** begin Stored data **

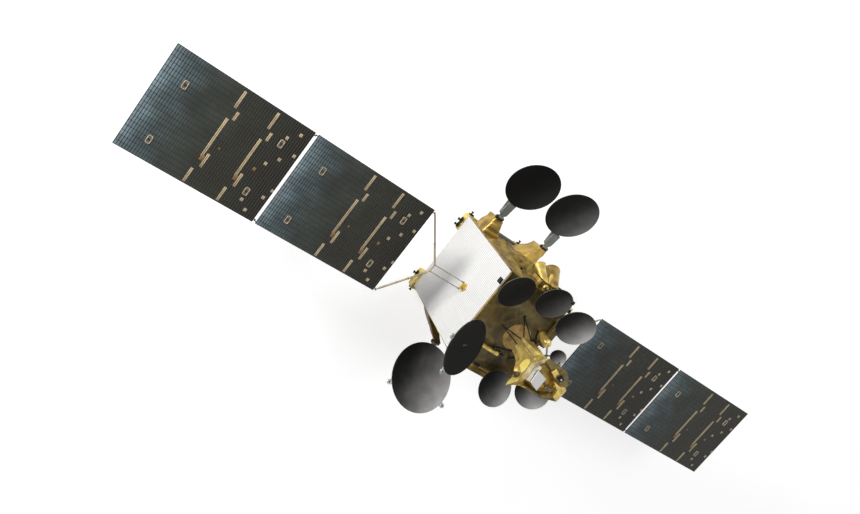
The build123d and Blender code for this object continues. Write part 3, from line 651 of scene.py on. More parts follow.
wing = {  # metres; u runs from a panel's northern edge, v from its eastern edge
    "height": 2.09, "wall": 0.025, "width": 2.2, "length": 2.99, "start": 2.68, "gap": 0.072,
    "margin": 0.012, "skin": 0.0015,
}
straps = {  # u and v are shares of the panel's length and width; heights are metres
    "starts": [0.485, 0.730],
    "runs": [(0.0, 0.03, 0.20), (0.035, 0.215, 0.30), (0.0, 0.31, 0.71), (0.032, 0.66, 0.80),
             (-0.005, 0.84, 0.985)],  # shift in u, then v from and to
    "holdDowns": [(0.165, 0.26), (0.167, 0.815), (0.855, 0.25), (0.849, 0.78)],
    "pads": [(0.847, 0.474), (0.906, 0.379), (0.972, 0.283), (0.929, 0.093), (0.914, 0.934),
             (0.965, 0.75), (0.990, 0.657), (0.865, 0.178), (0.855, 0.865)],
    "tanPads": [(0.807, 0.567, 0.011, 0.016), (0.55, 0.573, 0.006, 0.010)],  # u, v, half sizes
    "seat": 0.002, "padHalf": 0.016,
    "strapStripe": (0.0090, 0.0020, 0.004, 0.004),  # u of outer and inner edges, v cut short, thickness
    "padStripe": (0.0100, 0.0015, 0.002, 0.005),
}
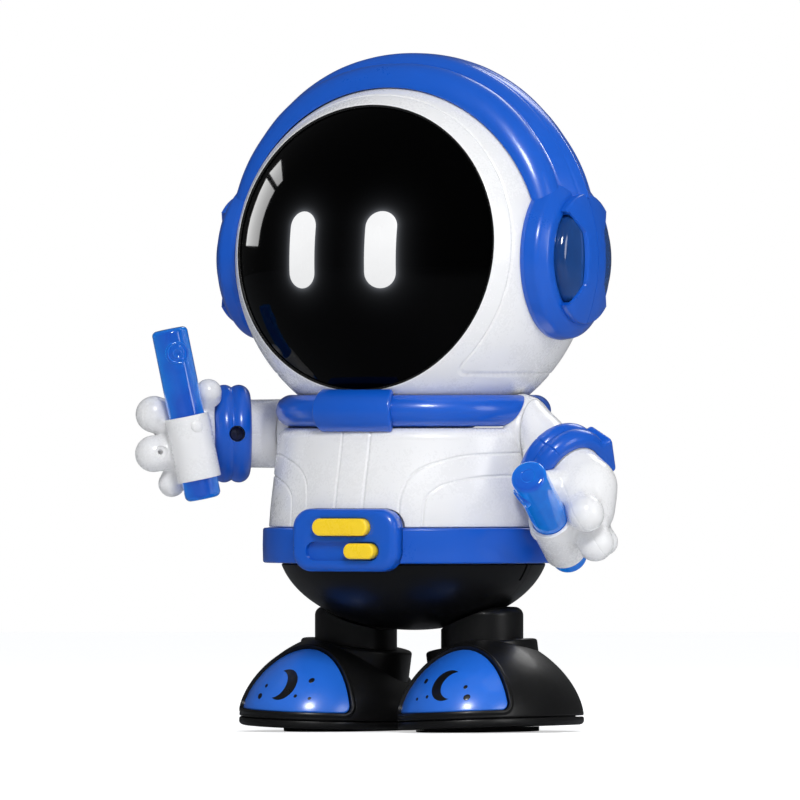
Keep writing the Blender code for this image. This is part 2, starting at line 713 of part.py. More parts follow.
def build_leg(sign, side, bowl_clear):
    """The parts that turn about the upright hip axis."""
    hip = pivot("hip_axis_" + side, body_point(sign * LEG_X, LEG_FORWARD, 0))
    # turned half a pitch so that a gap faces the drive gear
    gear = piece("hip_gear_" + side, gear_mesh(HIP_TEETH, math.pi / HIP_TEETH), "nylon", hip)
    boolean(gear, hidden("hip_gear_bore_" + side, cylinder(4.1, 40, 50), hip))

    # the ankle axis leans towards the middle of the body
    lean = Vector((-sign * math.sin(COLLAR_TILT), 0, math.cos(COLLAR_TILT)))
    ankle_frame = frame_at(offset(0, 0, COLLAR_Z), lean)
    post = piece("ankle_post_" + side, lathe(ANKLE_POST, 16), "black", hip)
    boolean(post, bowl_clear)
    boolean(post, hidden("post_foot_cut_" + side,
                         cylinder(40, -30, COLLAR_THICK / 2 + GAP, 16, ankle_frame), hip))
    boolean(post, hidden("post_shaft_" + side, cylinder(4.0, 28, 54), hip), "UNION")
    boolean(post, hidden("post_spigot_" + side, lathe(ANKLE_SPIGOT, frame=ankle_frame), hip),
            "UNION")


# ============================================================ feet
def shoe_ring(in_shoe, scale, z, less=0.0, seg=28):
    ring = []
    for i in range(seg):
        angle = 2 * math.pi * i / seg
        ring.append(in_shoe((FOOT_HALF_W - less) * scale * math.cos(angle),
                            (FOOT_HALF_L - less) * scale * math.sin(angle), z))
    return ring


def shoe_dome(in_shoe, less, base):
    """The shoe's upper, smaller by less all round, with its underside at base."""
    rings = [shoe_ring(in_shoe, 1.0, base, less)]
    for i in range(1, DOME_STEPS + 1):
        # even steps along the curve
        part = DOME_CUT * math.sin(math.pi / 2 * i / DOME_STEPS)
        scale = (1 - part ** DOME_POWER) ** (1 / DOME_POWER)
        rings.append(shoe_ring(in_shoe, scale, DOME_Z + (FOOT_H - less) * part, less))
    return loft(rings)


def toe_prism(in_shoe, grow=0.0):
    """The front of the shoe, behind a curved line that runs back at its middle."""
    plan = [(x, TOE_BACK - grow + 0.0215 * x * x) for x in (-22, -16, -9, 0, 9, 16, 22)]
    plan += [(22, 45), (-22, 45)]
    return prism(plan, TOE_BOTTOM - grow, 45, in_shoe)


def sole_pad_mesh(sign, to_ankle):
    """A thin wedge under the sole, with a level underside on the floor."""
    bottom, top = [], []
    for i in range(20):
        angle = 2 * math.pi * i / 20
        x = FOOT_X - 4.5 + 14.5 * math.cos(angle)
        forward = FOOT_FORWARD + 29.0 * math.sin(angle)
        sole_z = FOOT_LIFT + (x - FOOT_X) * math.tan(FOOT_ROLL) - GAP / 2
        bottom.append(to_ankle @ body_point(sign * x, forward, 0.0))
        top.append(to_ankle @ body_point(sign * x, forward, sole_z))
    return loft([bottom, top], 20)


def build_foot(sign, side):
    """The parts that turn about the inclined ankle axis."""
    ankle_at = body_point(sign * LEG_X, LEG_FORWARD, COLLAR_Z)
    ankle = pivot("ankle_axis_" + side, ankle_at, (0.0, -sign * COLLAR_TILT, 0.0))
    piece("foot_collar_" + side, lathe(FOOT_COLLAR, 18), "black", ankle)

    to_ankle = (Matrix.Translation(ankle_at)
                @ Matrix.Rotation(-sign * COLLAR_TILT, 4, "Y")).inverted()
    # the shoe is rolled so that its outer edge is a little off the floor
    shoe = (Matrix.Translation(body_point(sign * FOOT_X, FOOT_FORWARD, FOOT_LIFT))
            @ Matrix.Rotation(-sign * FOOT_ROLL, 4, "Y"))
    shoe_to_ankle = to_ankle @ shoe

    def in_shoe(outward, forward, up):
        return shoe_to_ankle @ offset(sign * outward, forward, up)

    pocket = hidden("collar_pocket_" + side,
                    cylinder(COLLAR_R + GAP, -COLLAR_SKIRT - GAP, 30, 18), ankle)
    inside = hidden("shoe_inside_" + side, shoe_dome(in_shoe, FOOT_WALL, -1.0), ankle)
    toe_room = hidden("toe_room_" + side, toe_prism(in_shoe, GAP), ankle)
    toe_body = hidden("toe_body_" + side, toe_prism(in_shoe), ankle)

    shell = piece("foot_shell_" + side, shoe_dome(in_shoe, 0.0, 2.7), "black", ankle)
    for cutter in (inside, pocket, toe_room):
        boolean(shell, cutter)
    toe = piece("toe_cap_" + side, shoe_dome(in_shoe, 0.0, 2.7), "blue", ankle)
    for cutter in (inside, pocket):
        boolean(toe, cutter)
    boolean(toe, toe_body, "INTERSECT")

    sole = loft([shoe_ring(in_shoe, scale, z)
                 for scale, z in ((0.975, 0.0), (1.0, 0.6), (1.0, 2.4))])
    piece("sole_plate_" + side, sole, "black", ankle)
    piece("sole_pad_" + side, sole_pad_mesh(sign, to_ankle), "rubber", ankle)


# ============================================================ arms
# radius about the shoulder axis, distance outward from the body's axis
ARM_AXLE = [(0, 34.8), (7.5, 34.8), (7.5, 36.5), (5.0, 36.5), (5.0, 42.5), (0, 42.5)]
# distance from the cuff's axis, half length along the arm, half height
CUFF_PAD = [(11.6, 5.3, 6.2), (15.2, 5.3, 6.2), (16.0, 4.6, 5.5)]
# start and end as (outward, forward, up), radius at the start and at the end
FINGERS = [
    ((64.2, 26.5, 3.1), (70.3, 33.6, 5.8), 5.4, 5.45),
    ((64.1, 28.2, -5.2), (69.3, 35.8, -6.0), 5.4, 5.45),
    ((63.4, 26.2, -8.0), (66.7, 29.0, -15.0), 4.7, 3.95),
    ((59.2, 22.8, 5.6), (54.8, 28.0, 12.4), 5.0, 3.95)]
# radius, distance along the stick from its middle
LIGHT_STICK = [
    (0, -STICK_HALF), (3.9, -STICK_HALF), (STICK_R - 0.3, -STICK_HALF + 0.6),
    (STICK_R, -STICK_HALF + 1.8), (STICK_R, STICK_HALF - 1.8),
    (STICK_R - 0.3, STICK_HALF - 0.6), (3.9, STICK_HALF), (0, STICK_HALF)]


def arm_point(sign, outward, forward, up):
    return offset(sign * outward, forward, up)


def cuff_point(sign, along, inward=0.0, up=0.0):
    """From the cuff's centre: along the forearm, and square to it to the inner front."""
    return arm_point(sign, CUFF_OUT + along * ARM_OUT - inward * ARM_FORWARD,
                     CUFF_FORWARD + along * ARM_FORWARD + inward * ARM_OUT, up)


def stick_point(sign, distance):
    return arm_point(sign, *(STICK_CENTRE + STICK_AXIS * distance))


def arm_ring(sign, outward, forward, angle, radius, seg=20):
    ring = []
    for i in range(seg):
        turn = 2 * math.pi * i / seg
        level = radius * math.cos(turn)
        ring.append(arm_point(sign, outward - math.sin(angle) * level,
                              forward + math.cos(angle) * level, radius * math.sin(turn)))
    return ring


def build_upper_arm(arm, sign, side):
    """A bent sleeve from the shoulder into the cuff, with its axle joined on."""
    bend_start = SHOULDER_X + 0.5
    bend_end = CUFF_OUT - CUFF_HALF * ARM_OUT
    bend_forward = CUFF_FORWARD - CUFF_HALF * ARM_FORWARD
    sections = [arm_ring(sign, SHOULDER_X, 0, 0, ARM_R),
                arm_ring(sign, bend_start, 0.1, 0, 10.45)]
    # part of the way along the bend, part of the turn made there
    for part, turned in ((0.3, 0.2), (0.65, 0.68)):
        sections.append(arm_ring(sign, bend_start + (bend_end - bend_start) * part,
                                 bend_forward * part, ARM_TURN * turned, 10.4 - 0.2 * part))
    sections.append(arm_ring(sign, bend_end, bend_forward, ARM_TURN, ARM_R))
    sections.append(arm_ring(sign, CUFF_OUT + 5.2 * ARM_OUT, CUFF_FORWARD + 5.2 * ARM_FORWARD,
                             ARM_TURN, ARM_R))
    upper = piece("upper_arm_" + side, loft(sections), "white", arm)
    axle = hidden("arm_axle_" + side, lathe(ARM_AXLE, frame=side_frame(sign)), arm)
    boolean(upper, axle, "UNION")


def cuff_outline():
    """Two rounded ribs side by side, with a shallow groove between them."""
    outer_r, rib_r, rib_offset = 14.7, 3.4, 2.2
    outline = [(ARM_R + GAP, -CUFF_HALF)]
    for centre, angles in ((-rib_offset, (-80, -45, -10, 18, 39)),
                           (rib_offset, (-39, -18, 10, 45, 80))):
        for degrees in angles:
            angle = math.radians(degrees)
            outline.append((outer_r - rib_r + rib_r * math.cos(angle),
                            centre + rib_r * math.sin(angle)))
    outline.append((ARM_R + GAP, CUFF_HALF))
    return outline


def cuff_pad_mesh(sign):
    """A raised pad on the cuff's outer rear side, turned a little downwards."""
    pad_cos, pad_sin = math.cos(PAD_TURN), math.sin(PAD_TURN)
    sections = []
    for distance, half_l, half_h in CUFF_PAD:
        sections.append([cuff_point(sign, along, -(distance * pad_cos + across * pad_sin),
                                    across * pad_cos - distance * pad_sin)
                         for along, across in round_box(half_l, half_h, 1.5, 3)])
    return loft(sections)


def build_cuff(arm, sign, side):
    frame = frame_at(cuff_point(sign, 0), arm_point(sign, ARM_OUT, ARM_FORWARD, 0))
    cuff = piece("cuff_" + side, lathe(cuff_outline(), 18, frame), "blue", arm)
    boolean(cuff, hidden("cuff_pad_" + side, cuff_pad_mesh(sign), arm), "UNION")

    def screw_bar(start, end, radius):
        return bar(cuff_point(sign, -1, start), cuff_point(sign, -1, end), radius)

    boolean(cuff, hidden("cuff_hole_" + side, screw_bar(8.0, 20.0, 2.4), arm))
    piece("cuff_screw_" + side, screw_bar(10.6, 12.2, 2.0), "steel", arm)


def build_hand(arm, sign, side):
    """A fist whose fingers close round the light stick's holder."""
    def place(outward, forward, up):
        return arm_point(sign, outward, forward, up)

    palm = ball((62.6, 25.4, -1.6), 11.0, place, 14, 8, (0.98, 0.92, 1.05))
    hand = piece("hand_" + side, palm, "white", arm)
    wrist = bar(cuff_point(sign, 4.6), cuff_point(sign, 11.3), 10.9, 9.7)
    holder = bar(stick_point(sign, -20.0), stick_point(sign, -0.6), 6.6)
    fingers = [round_ended_bar(place(*start), place(*end), start_r, end_r)
               for start, end, start_r, end_r in FINGERS]
    for n, lump in enumerate([wrist, holder] + fingers):
        boolean(hand, hidden("hand_lump_%d_%s" % (n, side), lump, arm), "UNION", "MANIFOLD")
    bore = bar(stick_point(sign, -40), stick_point(sign, 40), STICK_R + GAP, seg=14)
    boolean(hand, hidden("stick_bore_" + side, bore, arm), solver="MANIFOLD")
    # trims the hand flat where it meets the cuff
    face = bar(cuff_point(sign, -20), cuff_point(sign, 5.9), 15.1)
    boolean(hand, hidden("wrist_face_" + side, face, arm), solver="MANIFOLD")


def build_arm(sign, side, drop):
    arm = pivot("shoulder_axis_" + side, body_point(0, 0, SHOULDER_Z), (drop, 0.0, 0.0))
    build_upper_arm(arm, sign, side)
    build_cuff(arm, sign, side)
    build_hand(arm, sign, side)
    stick_frame = frame_at(stick_point(sign, 0), arm_point(sign, *STICK_AXIS))
    piece("light_stick_" + side, lathe(LIGHT_STICK, frame=stick_frame), "stick", arm)


# ============================================================ the whole robot
def clear_scene():
    for old in list(bpy.data.objects):
        bpy.data.objects.remove(old, do_unlink=True)
    for old in list(bpy.data.meshes):
        bpy.data.meshes.remove(old)


def build_robot():
    # half-spaces that divide a shell into a front and a rear moulding
    rear_half = hidden("half_rear", block((-90, 90), (-90, GAP / 2), (-20, 230)))
    front_half = hidden("half_front", block((-90, 90), (-GAP / 2, 90), (-20, 230)))
    head_clear = hidden("head_clear",
                        ball((0, 0, HEAD_Z), HEAD_R + 2 * GAP, body_point, 32, 22))
    bowl_clear = hidden("bowl_clear", lathe(bowl_profile(0.95, 52.0, 8) + [(0, 52.0)],
                                            24, upright(), BODY_SQUASH))

    build_head(rear_half, front_half)
    build_neck(head_clear)
    torso_front = build_torso(rear_half, front_half, head_clear)
    build_belt(torso_front)
    build_inside()
    build_hip_bowl(rear_half, front_half)
    build_drive_gear()
    for sign, side in SIDES:
        build_leg(sign, side, bowl_clear)
        build_foot(sign, side)
        build_arm(sign, side, LEFT_ARM_DROP if side == "left" else 0.0)


clear_scene()
build_robot()
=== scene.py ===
# A toy robot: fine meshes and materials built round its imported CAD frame.
# It stands on z = 0 and faces -Y, with its own left towards +X. Lengths are millimetres
# given as (left, forward, up) from the body's axis, unless a name says otherwise;
# world() turns them into metres. In paired pieces, sign is 1 for the left, -1 for the right.
import json
import math

import bmesh
import bpy
import numpy as np
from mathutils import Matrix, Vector

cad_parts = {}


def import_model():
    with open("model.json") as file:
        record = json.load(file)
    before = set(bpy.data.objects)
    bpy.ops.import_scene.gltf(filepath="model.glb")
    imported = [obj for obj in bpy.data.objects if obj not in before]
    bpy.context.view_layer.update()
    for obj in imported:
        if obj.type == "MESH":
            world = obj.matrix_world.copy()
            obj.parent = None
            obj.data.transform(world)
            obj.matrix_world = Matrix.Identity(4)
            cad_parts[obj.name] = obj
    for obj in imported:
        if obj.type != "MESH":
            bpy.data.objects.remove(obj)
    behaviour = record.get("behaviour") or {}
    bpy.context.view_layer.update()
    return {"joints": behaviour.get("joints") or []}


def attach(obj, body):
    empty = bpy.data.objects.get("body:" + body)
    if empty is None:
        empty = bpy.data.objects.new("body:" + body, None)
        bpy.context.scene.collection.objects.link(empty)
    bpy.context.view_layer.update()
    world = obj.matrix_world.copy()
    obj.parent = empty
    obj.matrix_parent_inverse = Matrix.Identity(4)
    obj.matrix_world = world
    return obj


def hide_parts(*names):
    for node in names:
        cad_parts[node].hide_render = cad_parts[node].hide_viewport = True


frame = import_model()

MM = 0.001
SIDES = ((1, "left"), (-1, "right"))
JOINTS = {joint["name"]: joint for joint in frame["joints"]}
AXIS_Y = JOINTS["head_turn"]["pos_m"][1] / MM
HEAD_Z = JOINTS["head_turn"]["pos_m"][2] / MM
SHOULDER_X = JOINTS["shoulder_left"]["pos_m"][0] / MM
SHOULDER_Z = JOINTS["shoulder_left"]["pos_m"][2] / MM
LEG_X = JOINTS["hip_twist_left"]["pos_m"][0] / MM
LEG_FORWARD = AXIS_Y - JOINTS["hip_twist_left"]["pos_m"][1] / MM
COLLAR_Z = JOINTS["ankle_swivel_left"]["pos_m"][2] / MM
VIEW = math.radians(27.3)           # the camera stands this far round to the robot's left
LEFT_ARM_DROP = math.radians(54)    # below level


def steps(full):
    return full


# ------------------------------------------------------------------ numbers
def world(left, forward, up):
    """World metres from millimetres."""
    left, forward, up = np.broadcast_arrays(*(np.asarray(v, float) for v in (left, forward, up)))
    return np.stack([left * MM, (AXIS_Y - forward) * MM, up * MM], -1)


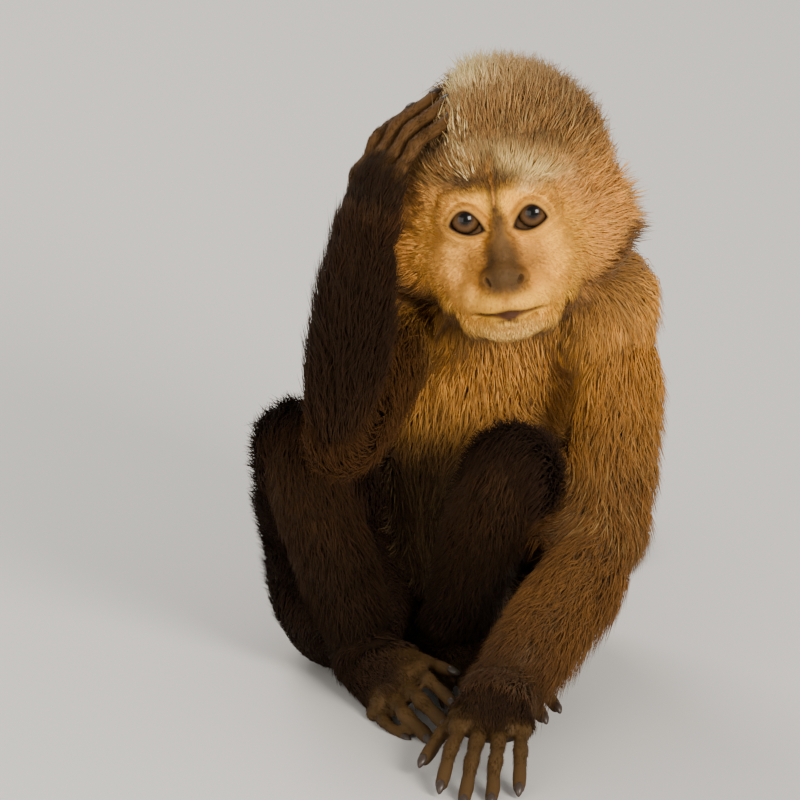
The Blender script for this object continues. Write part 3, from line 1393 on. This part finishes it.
@dataclass
class CoatMaker:
    """Lays strands over the skin and joins them into pieces."""

    skin: Skin
    marks: Markings
    total: int = 252_000
    most_triangles: int = 196_000
    short_is: float = 4.0  # the length under which a strand needs no bend
    patch: float = 0.003  # the size of a strand's own patch of the unwrap
    clump_of: int = 22
    clump_pull: tuple = (0.36, 0.18)  # mean and spread of how far a strand leans to its clump's leader
    clump_middle: float = 0.35  # the share of that pull on a strand's middle
    clump_tip: float = 0.8  # and on its tip
    turn_spread: float = 0.20  # of a strand's way from the lie of the coat
    bend_spread: float = 0.045  # of its middle sideways, as a share of its length
    length_range: tuple = (0.65, 1.25)
    width_range: tuple = (0.8, 1.25)
    rise_shape: tuple = (3.2, 1.5)  # of the spread of the tips' heights: most stand high
    rise_scale: float = 1.34
    rise_range: tuple = (0.15, 1.22)
    under_share: float = 0.24  # of the long hair that is the thicker, lower undercoat
    under_from: float = 7.0  # the length over which there is an undercoat
    under_wider: float = 1.5
    under_darker: float = 0.15
    white_wider: float = 0.5
    under_height: float = 0.62
    middle_height: float = 0.62  # of a strand's middle, as a share of its tip's
    most_droop: float = 8.0  # of the fringe's tips
    middle_droop: float = 0.3  # of a strand's middle, as a share of its tip's
    own_tint: float = 0.12
    clump_tint: float = 0.10
    white_share: float = 0.20  # of the strands in the white streaks
    root_depth: float = 0.25  # of the roots in the skin
    taper: tuple = (0.85, 1.05, 0.0)  # of the width at root, middle and tip
    flatness: float = 0.6
    long_shade: tuple = (0.56, 0.93, 1.34)  # of the colour at root, middle and tip
    short_shade: tuple = (0.85, 1.0, 1.12)
    frost_shade: tuple = (0.0, 0.35, 1.0)
    frosted_share: float = 0.22  # of the strands with a strongly pale tip
    frosted: tuple = (0.4, 1.0)  # how pale the tips of those are
    plain: tuple = (0.0, 0.15)  # and of the others

    def __post_init__(self) -> None:
        """Reads the skin's triangles."""
        mesh = self.skin.piece.data
        mesh.calc_loop_triangles()
        count = len(mesh.loop_triangles)
        self.corners = np.empty(count * 3, np.int64)
        mesh.loop_triangles.foreach_get("vertices", self.corners)
        self.corners = self.corners.reshape(-1, 3)
        loops = np.empty(count * 3, np.int64)
        mesh.loop_triangles.foreach_get("loops", loops)
        flat = np.empty(len(mesh.loops) * 2)
        mesh.uv_layers["OFBake"].data.foreach_get("uv", flat)
        self.corner_uv = flat.reshape(-1, 2)[loops].reshape(-1, 3, 2)
        self.points = self.marks.points
        rows = self.points[self.corners]
        cross = np.cross(rows[:, 1] - rows[:, 0], rows[:, 2] - rows[:, 0])
        self.area = np.linalg.norm(cross, axis=1) / 2
        self.tree = BVHTree.FromPolygons(self.points.tolist(), self.corners.tolist())
        self.random = np.random.default_rng(SEED)
        self.parts = np.array([self.part_of(name) for name in self.marks.owners])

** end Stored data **

- _Direction_: Copy out precisely the lines from the line with "build_head(rear_half, front_half)" to the line with "imported = [obj" in the material above, including those two lines and omitting all the rest.

- _Response to this exercise_:
    build_head(rear_half, front_half)
    build_neck(head_clear)
    torso_front = build_torso(rear_half, front_half, head_clear)
    build_belt(torso_front)
    build_inside()
    build_hip_bowl(rear_half, front_half)
    build_drive_gear()
    for sign, side in SIDES:
        build_leg(sign, side, bowl_clear)
        build_foot(sign, side)
        build_arm(sign, side, LEFT_ARM_DROP if side == "left" else 0.0)


clear_scene()
build_robot()
=== scene.py ===
# A toy robot: fine meshes and materials built round its imported CAD frame.
# It stands on z = 0 and faces -Y, with its own left towards +X. Lengths are millimetres
# given as (left, forward, up) from the body's axis, unless a name says otherwise;
# world() turns them into metres. In paired pieces, sign is 1 for the left, -1 for the right.
import json
import math

import bmesh
import bpy
import numpy as np
from mathutils import Matrix, Vector

cad_parts = {}


def import_model():
    with open("model.json") as file:
        record = json.load(file)
    before = set(bpy.data.objects)
    bpy.ops.import_scene.gltf(filepath="model.glb")
    imported = [obj for obj in bpy.data.objects if obj not in before]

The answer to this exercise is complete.